Mapping change with zero downtime

You can map several Elasticsearch indices with different mapping to the same cassandra keyspace. By default, an index is mapped to a keyspace with the same name, but you can specify a target keyspace in your index settings.

For example, you can create a new index twitter2 mapped to the cassandra keyspace twitter and set a mapping for type tweet associated to the existing cassandra table twitter.tweet.

_images/elassandra-multi-index.jpg

curl -XPUT "http://localhost:9200/twitter2/" -d '{
   "settings" : { "keyspace" : "twitter" } },
   "mappings" : {
      "tweet" : {
            "properties" : {
              "message" : { "type" : "string", "index" : "not_analyzed" },
              "post_date" : { "type" : "date", "format": "yyyy-MM-dd" },
              "user" : { "type" : "string","index" : "not_analyzed" },
              "size" : { "type" : "long" }
            }
      }
   }
}

You can set a specific mapping for twitter2 and re-index existing data on each cassandra node with the following command (indices are named elastic_<tablename>_idx).

nodetool rebuild_index [--threads <N>] twitter tweet elastic_tweet_idx

By default, rebuild_index use only one thread, but Elassandra supports multi-threaded index rebuild with the new parameter –threads. Index name is <elastic>_<table_name>_idx where column_name is any indexed column name. Once your twitter2 index is ready, set an alias twitter for twitter2 to switch from the old mapping to the new one, and delete the old twitter index.

curl -XPOST "http://localhost:9200/_aliases" -d '{ "actions" : [ { "add" : { "index" : "twitter2", "alias" : "twitter" } } ] }'
curl -XDELETE "http://localhost:9200/twitter"

Partitioned Index

Elasticsearch TTL support is deprecated since Elasticsearch 2.0 and the Elasticsearch TTLService is disabled in Elassandra. Rather than periodically looking for expired documents, Elassandra supports partitioned index allowing to manage per time-frame indices. Thus, old data can be removed by simply deleting old indices.

Partitioned index also allows to index more than 2^31 documents on a node (2^31 is the lucene max documents per index).

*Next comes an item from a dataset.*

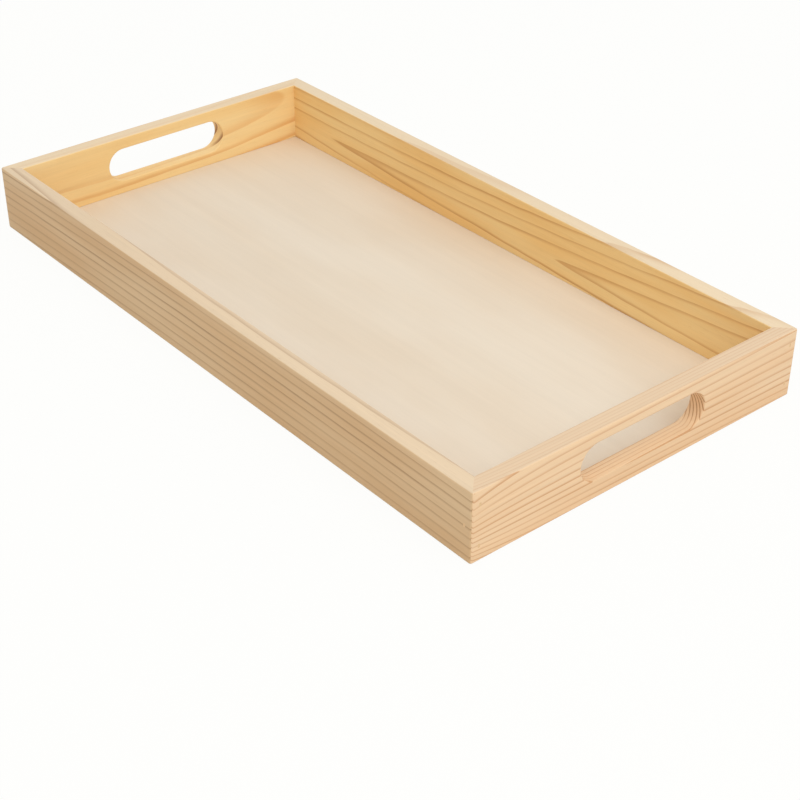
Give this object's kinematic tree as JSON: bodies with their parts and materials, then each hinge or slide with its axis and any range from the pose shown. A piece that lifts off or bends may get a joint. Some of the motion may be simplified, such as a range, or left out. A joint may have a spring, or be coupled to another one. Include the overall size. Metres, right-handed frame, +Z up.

An index partition function acts as a selector when many indices are associated to a cassandra table. A partition function is defined by 3 or more fields separated by a space character :

  • Function name.
  • Index name pattern.
  • 1 to N document field names.

The target index name is the result your partition function,

A partition function must implements the java interface org.elassandra.index.PartitionFunction. Two implementation classes are provided :

Index partition function are stored in a map, so a given index function is executed exactly once for all mapped index. For example, the toYearIndex function generates the target index logs_<year> depending on the value of the date_field for each document (or row).


_images/elassandra-partition-function.jpg

You can define each per-year index as follow, with the same index.partition_function for all logs_<year>. All those indices will be mapped to the keyspace logs, and all columns of the table mylog automatically mapped to the document type mylog.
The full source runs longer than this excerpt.